Smetaceks Argumente in Kürze: Unsere im Tierreich einmalig anfällige Körperkonstruktion – senkrechte Wirbelsäule auf geraden Beinen – setzt einen besonderen Gleichgewichtssinn voraus.
Dieses spezifisch menschliche Verhältnis zur Schwerkraft, das mit der Entwicklung des aufrechten Ganges einhergegangen ist, wurde im Laufe der Evolution allmählich verfeinert und auf die Arme und Hände und schließlich auf abstrakte Gedankengänge übertragen.
Smetacek betrachtet die menschliche Evolution als Stadien in der Entwicklung des Gleichgewichtssinns: Zuerst lernten wir auf zwei Beinen zu laufen, dann Werkzeuge in den Händen zu balancieren und schließlich mathematische Gleichungen im Kopf aufzustellen.

Der Gleichgewichtssinn basiert ebenso auf Sinnesorganen wie die geläufigen fünf Sinne und verhält sich zu Schwerkraft wie das Sehen zum Licht und Hören zum Schall.
Es gibt aber einen entscheidenden Unterschied: Während Licht- und Schallfelder stets variieren und auch trügen können, bleibt die Schwerkraft konstant und verläßlich.

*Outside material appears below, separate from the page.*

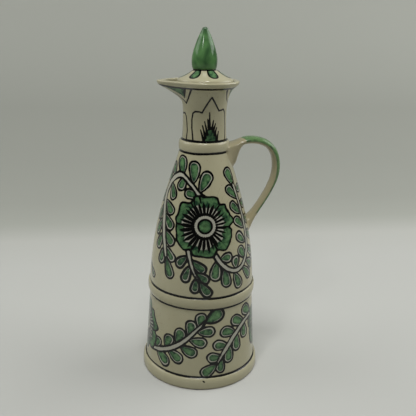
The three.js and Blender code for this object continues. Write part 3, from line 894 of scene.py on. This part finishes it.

Sie stellt sowohl den sicheren Halt im Leben dar (die allgegenwärtige, ordnende, gestaltende und daher höhere Kraft) als auch die Grundlage der anfänglichen und modernen Naturwissenschaften (die Genauigkeit der Waage, die exakten Gesetze der Schwerkraft, das Raumzeitkontinuum der Relativitätstheorie und schließlich die Unschärfe Relation am Rande der Schwerkraft).

Die These ist an die breite Öffentlichkeit gerichtet, denn sie öffnet einen bisher übersehenen Weg, um die Beziehung zwischen Körper und Geist – eine zentrale Frage des Menschseins - anzugehen.
Der Wegweiser ist das Konzept Gleichgewicht, das über die gesamte Breite des menschlichen Wirkens hinweg sinngebend ist: z.B. bei der Bewegung des Körpers (Tanz und Sport), dem Bau von Gebäuden (Architektur), der Bilanzierung von mathematischen Gleichungen (Wissenschaft), dem Richten einer Ungerechtigkeit (Recht und Ethik), das Ringen zwischen Emotionen und Verstand (Psychologie), um nur einige Beispiele zu nennen.
Die Bedeutung des Gleichgewichts ist so selbstverständlich, dass es schlicht übersehen worden ist.
Der alltägliche Sprachgebrauch: VerStand, Begreifen, Begriff, Aufrichtigkeit,Abwägen, Gleichgewicht der Kräfte, Gleichung, Ausgleich, Gerechtigkeit u.a., stellt diese These unter Beweis.